For now, the major concern would be whether we can successfully reduce the memory locality issues. As described above, there are some data reuse that we can find when rendering similar rays. However, if we would dynamically group rays on similar materials, the computational overhead can be significant due to potentially unnecessary regrouping, data transferring, as well as incorrect grouping (since it’s only heuristic based). We are not really sure whether this path would worth exploring in terms of improving data reuse and memory locality.

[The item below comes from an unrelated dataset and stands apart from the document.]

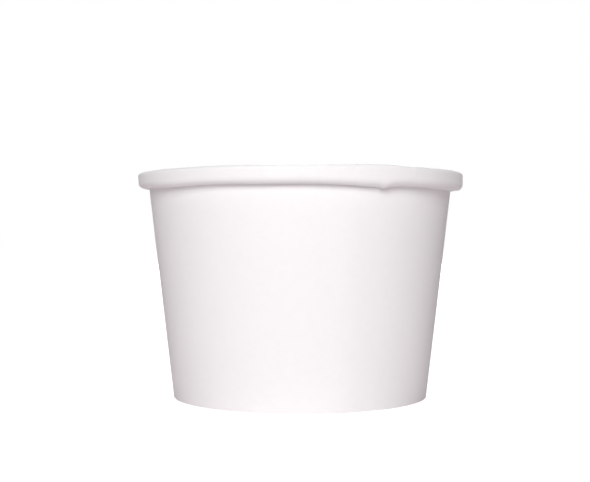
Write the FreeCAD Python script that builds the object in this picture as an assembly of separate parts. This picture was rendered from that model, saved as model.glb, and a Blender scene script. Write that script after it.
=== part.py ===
import FreeCAD
import Part
import math
import os

# A paper sundae cup, made as the real one is: from two blanks of coated board.
# The side wall is one sheet, wrapped into a cone with a lapped side seam,
# rolled outwards at the top and folded in and up at the bottom.
# The bottom disc is a pressed pan, whose skirt is sealed between the wall and the wall's hem.
# Frame: +Z up, origin on the table under the centre of the cup, millimetres.
# An azimuth is in degrees from the front of the cup (-Y) towards its right (+X).

# Cup, measured on the inside face of the wall
cup_height = 51.0  # table to the crest of the rolled rim
mouth_diameter = 69.5  # wall carried up to the crest
foot_diameter = 57.5  # wall carried down to the table

# Board and seals
wall_board = 0.40  # side wall board, with its coating
disc_board = 0.30  # bottom board, with its coating
seal_film = 0.03  # melted coating between two sealed faces

# Rolled rim
roll_width = 2.75  # mouth to the outside of the roll
roll_height = 3.9  # crest to the underside of the roll
crest_bend = 1.0  # outside radius of the roll's two upper bends
under_bend = 1.7  # outside radius of its lower bend
tuck_gap = 0.10  # wall to the roll's inner leg
tuck_length = 2.6  # inner leg, from the underside of the roll to its raw edge

# Foot
recess_depth = 6.2  # table to the underside of the bottom disc
hem_gap = 1.0  # underside of the bottom disc to the hem's raw edge
fold_bend = 0.08  # radius inside the fold that stands on the table
skirt_gap = 0.12  # skirt's raw edge to the fold, where the fold is thickest
shoulder_bend = 0.9  # outside radius of the bottom disc's edge

# Side seam
seam_azimuth = 28.0  # raw edge of the outer flap
lap_width = 6.0  # overlap, measured at the mouth
climb_width = 2.5  # where the outer flap rises over the raw edge of the inner flap
fade_width = 4.0  # where the roll starts to thicken before that
settle_width = 5.5  # where roll and fold come back to one layer after the seam
seam_drop = 0.45  # how much deeper the roll hangs at the seam
seam_rise = 0.30  # how much higher its crest stands there

# Every bend is drawn as flats that touch its arc and turn by about this much from one to the next
bend_step = 45.0
least_bend = 0.02  # radius that is left on the inside of a bend tighter than its board
bend_share = 0.94  # how much of a run the bends at its ends may use, so that some flat remains

# Near the seam the sheet is ruled through sections about this many degrees apart
section_step = 3.5

mouth_radius = mouth_diameter / 2
foot_radius = foot_diameter / 2
taper = (mouth_radius - foot_radius) / cup_height
lean = math.atan(taper)
up_the_wall = (math.sin(lean), math.cos(lean))


def degrees_at_mouth(width):
    return math.degrees(width / mouth_radius)


outer_edge = seam_azimuth
inner_edge = outer_edge - degrees_at_mouth(lap_width)
climb_start = inner_edge - degrees_at_mouth(climb_width)
fade_start = climb_start - degrees_at_mouth(fade_width)
settle_end = outer_edge + degrees_at_mouth(settle_width)


def wall_radius(height, offset=0.0):
    """Radius of the wall's inside face at a height, or of a face that lies offset outside it."""
    return foot_radius + taper * height + offset / math.cos(lean)


def heading(start, end):
    run = math.dist(start, end)
    return ((end[0] - start[0]) / run, (end[1] - start[1]) / run)


def turned(direction, angle):
    return (
        direction[0] * math.cos(angle) - direction[1] * math.sin(angle),
        direction[0] * math.sin(angle) + direction[1] * math.cos(angle),
    )


def right_of(direction):
    return (direction[1], -direction[0])


def moved(point, direction, distance):
    return (point[0] + direction[0] * distance, point[1] + direction[1] * distance)


def turn_between(before, after):
    """Angle from one direction to the next, positive to the left."""
    cross = before[0] * after[1] - before[1] * after[0]
    return math.atan2(cross, before[0] * after[0] + before[1] * after[1])


def fitted_bends(line, bends, depth):
    """The bends' radii, made smaller where a run is too short for what its two ends take up.

    A sharp crease takes up what the sheet needs inside it, at its depth to the right of the line.
    """
    runs = list(zip(line, line[1:]))
    headings = [heading(start, end) for start, end in runs]
    turns = [abs(turn_between(before, after)) for before, after in zip(headings, headings[1:])]
    taken = [0.0] + [(bend or depth) * math.tan(turn / 2) for bend, turn in zip(bends, turns)] + [0.0]
    shares = []
    for (start, end), first, last in zip(runs, taken, taken[1:]):
        shares.append(min(1.0, bend_share * math.dist(start, end) / (first + last)))
    return [bend and bend * min(before, after) for bend, before, after in zip(bends, shares, shares[1:])]


def bend_points(start, corner, end, bend, offset):
    """A bend on the face of the sheet that lies offset to the right of its line.

    With no bend it is a sharp crease, where the two offset lines meet.
    """
    before = heading(start, corner)
    after = heading(corner, end)
    turn = turn_between(before, after)
    crease = moved(corner, right_of(turned(before, turn / 2)), offset / math.cos(turn / 2))
    if not bend:
        return [crease]
    radius = max(least_bend, bend + math.copysign(offset, turn))
    count = max(2, round(abs(turn) / math.radians(bend_step)))
    half_flat = radius * math.tan(abs(turn) / count / 2)
    points = [moved(crease, before, half_flat - radius * math.tan(abs(turn) / 2))]
    for i in range(1, count):
        points.append(moved(points[-1], turned(before, turn * i / count), 2 * half_flat))
    return points


def sheet_section(line, bends, near, far):
    """Outline of a bent sheet in (radius, height), between two offsets to the right of a line.

    The line's corners are those of one face of the sheet, and each but its ends has a bend.
    """
    fitted = fitted_bends(line, bends, far)
    sides = []
    for offset in (near, far):
        side = [moved(line[0], right_of(heading(line[0], line[1])), offset)]
        for start, corner, end, bend in zip(line, line[1:], line[2:], fitted):
            side += bend_points(start, corner, end, bend, offset)
        side.append(moved(line[-1], right_of(heading(line[-2], line[-1])), offset))
        sides.append(side)
    return sides[0] + sides[1][::-1]


def stood_up(outline, azimuth):
    """The closed wire of an outline, in the upright plane at an azimuth."""
    turn = math.radians(azimuth)
    points = [FreeCAD.Vector(r * math.sin(turn), -r * math.cos(turn), z) for r, z in outline]
    return Part.makePolygon(points + points[:1])


def revolved(outline, azimuth, angle):
    face = Part.Face(stood_up(outline, azimuth))
    return face.revolve(FreeCAD.Vector(0, 0, 0), FreeCAD.Vector(0, 0, 1), angle)


def eased(share):
    """0 to 1, with a level start and end."""
    share = min(1.0, max(0.0, share))
    return share * share * (3 - 2 * share)


def before_seam(azimuth, start, end):
    return (azimuth - start) / (end - start)


def after_seam(azimuth):
    return (settle_end - azimuth) / (settle_end - outer_edge)


def seam_spread(azimuth):
    """How far the lap pushes out what lies outside it, from nothing to one board."""
    share = min(before_seam(azimuth, climb_start, inner_edge), after_seam(azimuth))
    return wall_board * min(1.0, max(0.0, share))


def seam_swell(azimuth):
    """How much the lap thickens the roll, from 0 to 1."""
    return eased(min(before_seam(azimuth, fade_start, outer_edge), after_seam(azimuth)))


def wall_section(azimuth, near, far):
    """The side wall at an azimuth, from the hem's raw edge to the roll's.

    Its line is the inside face of the cup, which is also the outside of the roll.
    """
    outside = wall_board + seam_spread(azimuth)
    crest = cup_height + seam_rise * seam_swell(azimuth)
    underside = cup_height - roll_height - seam_drop * seam_swell(azimuth)
    roll_radius = mouth_radius + roll_width
    hem_top = recess_depth - hem_gap
    skirt_room = disc_board + 2 * seal_film
    tuck_foot = (wall_radius(underside, outside + tuck_gap), underside)
    line = [
        (wall_radius(hem_top, -skirt_room), hem_top),
        (wall_radius(outside, -skirt_room), outside),
        (wall_radius(outside), outside),
        (wall_radius(crest), crest),
        (roll_radius, crest),
        (roll_radius, underside),
        tuck_foot,
        moved(tuck_foot, up_the_wall, tuck_length),
    ]
    bends = [fold_bend, fold_bend, crest_bend, crest_bend, under_bend, None]
    return sheet_section(line, bends, near, far)


def no_lift(azimuth):
    return 0.0


def lofted_run(start, end, lift, thickness):
    """A stretch of the side wall near the seam, ruled through its sections.

    The lift is how far its inner face stands off the line at an azimuth.
    """
    count = math.ceil((end - start) / section_step)
    wires = []
    for i in range(count + 1):
        azimuth = start + (end - start) * i / count
        near = lift(azimuth)
        wires.append(stood_up(wall_section(azimuth, near, near + thickness), azimuth))
    return Part.makeLoft(wires, True, True)


def make_side_wall():
    single = wall_board
    double = 2 * wall_board
    cone = revolved(wall_section(settle_end, 0, single), settle_end, 360 + fade_start - settle_end)
    seam = [
        lofted_run(fade_start, climb_start, no_lift, single),
        lofted_run(climb_start, inner_edge, seam_spread, single),
        lofted_run(inner_edge, outer_edge, no_lift, double),
        lofted_run(outer_edge, settle_end, no_lift, single),
    ]
    (sheet,) = cone.fuse(seam).Solids
    return sheet


def make_bottom_disc():
    """A pan turned upside down: a flat panel, and a skirt that follows the wall."""
    top = recess_depth + disc_board
    skirt_end = 2 * wall_board + skirt_gap
    line = [
        (0.0, top),
        (wall_radius(top, -seal_film), top),
        (wall_radius(skirt_end, -seal_film), skirt_end),
    ]
    return revolved(sheet_section(line, [shoulder_bend], 0, disc_board), 0, 360)


os.makedirs("parts", exist_ok=True)
for name, shape in (("side_wall", make_side_wall()), ("bottom_disc", make_bottom_disc())):
    size = shape.BoundBox
    print(name, "valid", shape.isValid(), "faces", len(shape.Faces), "volume %.1f" % shape.Volume)
    print("  size %.2f x %.2f x %.2f, foot at %.2f" % (size.XLength, size.YLength, size.ZLength, size.ZMin))
    shape.exportStep("parts/%s.step" % name)
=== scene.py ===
import math
import bmesh
import bpy
import numpy as np
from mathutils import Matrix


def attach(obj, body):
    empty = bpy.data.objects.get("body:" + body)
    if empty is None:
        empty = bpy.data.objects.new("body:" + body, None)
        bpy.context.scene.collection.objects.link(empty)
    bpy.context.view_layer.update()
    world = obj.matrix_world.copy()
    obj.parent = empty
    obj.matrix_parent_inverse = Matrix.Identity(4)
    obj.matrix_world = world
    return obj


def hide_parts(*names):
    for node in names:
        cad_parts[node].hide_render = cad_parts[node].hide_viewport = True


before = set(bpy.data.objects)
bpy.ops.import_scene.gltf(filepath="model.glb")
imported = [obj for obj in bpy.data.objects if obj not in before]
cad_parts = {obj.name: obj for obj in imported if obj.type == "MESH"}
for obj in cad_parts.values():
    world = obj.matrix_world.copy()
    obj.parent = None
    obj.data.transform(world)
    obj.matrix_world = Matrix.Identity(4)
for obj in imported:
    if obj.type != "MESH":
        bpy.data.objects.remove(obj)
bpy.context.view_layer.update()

# A white paper sundae cup on a pale table, seen from the front and just below its rim.
# Sizes are in millimetres, and mm turns them to metres where Blender takes them.
# A turn is an angle round the cup in degrees, from the front (-Y) towards its right (+X).
mm = 0.001
mergeWithin = 1e-7  # metres between points that become one, which closes a pole
sharpFrom = 40  # degrees between faces that are shaded apart


# Shared shapes

def easeInOut(share):
    # 0 to 1, with a level start and end
    share = np.clip(share, 0, 1)
    return share * share * (3 - 2 * share)


def lump(turn, middle, reach):
    # a raised cosine: 1 at the middle, 0 from the reach outwards, measured the short way round
    away = np.abs((turn - middle + 180) % 360 - 180)
    return np.where(away < reach, 0.5 + 0.5 * np.cos(np.pi * away / reach), 0.0)


def lumps(turn, terms):
    # sum of lumps, each given by its middle, reach and height
    return sum(height * lump(turn, middle, reach) for middle, reach, height in terms)


def wave(turn, terms):
    # sum of cosines round the cup, each given by its count round the cup, height and phase
    total = np.zeros_like(turn)
    for count, height, phase in terms:
        total = total + height * np.cos(count * np.radians(turn) + phase)
    return total


def ridges(turn, count):
    # a raised cosine of the turn, 0 to 1, so many times round the cup
    return 0.5 + 0.5 * np.cos(np.radians(turn) * count)


def rightOf(angle):
    # the right-hand normal of a heading, in (radius, height)
    return np.stack([np.sin(angle), -np.cos(angle)], axis=-1)


def bentLine(corners, bends, runRows, bendRows):
    # The line that a bent sheet follows, as (radius, height) at each row and turn, and its right-hand
    # normal. Straight runs join round bends at the corners. On a bend a point is centre + bend * normal,
    # with the bend negative where the line turns right, and the normal turns evenly from one run's to the
    # next's. On a run the points are shared out evenly.
    step = np.diff(corners, axis=0)
    heading = np.arctan2(step[..., 1], step[..., 0])
    arcs = []
    for i, bend in enumerate(bends):
        turn = (heading[i + 1] - heading[i] + np.pi) % (2 * np.pi) - np.pi
        signedBend = np.sign(turn) * bend
        centre = corners[i + 1] - rightOf(heading[i] + turn / 2) * (signedBend / np.cos(turn / 2))[:, None]
        share = np.linspace(0, 1, bendRows[i])[:, None]
        normal = rightOf(heading[i] + turn * share)
        arcs.append((centre + normal * signedBend[:, None], normal))
    rows = []
    normals = []
    for i, count in enumerate(runRows):
        start = arcs[i - 1][0][-1] if i else corners[0]
        end = arcs[i][0][0] if i < len(bends) else corners[-1]
        first = 0 if i == 0 else 1
        last = count + 2 if i == len(bends) else count + 1
        share = np.linspace(0, 1, count + 2)[first:last]
        rows.append(start + (end - start) * share[:, None, None])
        normals.append(np.repeat(rightOf(heading[i])[None], len(share), axis=0))
        if i < len(bends):
            rows.append(arcs[i][0])
            normals.append(arcs[i][1])
    return np.concatenate(rows), np.concatenate(normals)


def aroundAxis(face, turn):
    # (radius, height) at a turn, as x, y, z
    angle = np.radians(turn)
    return np.stack([face[..., 0] * np.sin(angle), -face[..., 0] * np.cos(angle), face[..., 1]], axis=-1)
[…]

Other than this issue, we do not foresee any further problems with our project.

Revised Schedule

If we divide our remaining two weeks of time into 4 periods (with one period being half a week), we would plan each period as follows:

Period 1

Implement and experiment with grouping of rays based on what material they hit [Rain]
Further optimize rays gathering by removing unnecessary rays copying. Restructure the ray tracing loops and render each ray for multiple bounces per gathering to reduce cache misses and improve data reuse rate. [Michelle]

Period 2

Potentially rearrange material information accesses to improve locality.[Michelle]
If the regrouping of rays optimization went well, start porting our code to CUDA and make sure the sequential version code compiles successfully [Rain].

Period 3

Converting ispc tasks to mapping of tasks to cuda threads. [Michelle]
Add any additional optimizations (rays gathering and regrouping) to the cuda ray tracer.

Period 4

Clean up cuda version of ray tracer. Measure and document speedups[Michelle]
Prepare and clean up code for our deliverable(s) [Michelle], poster [Rain], website [Rain], and final project writeup [Michelle \& Rain].

We expect the biggest challenge for the remaining work to be the idea of regrouping rays for better data reuse, and we. Therefore, we treat the cuda version of ray tracer as our stretch goals. We still expect us to closely follow the schedule as described.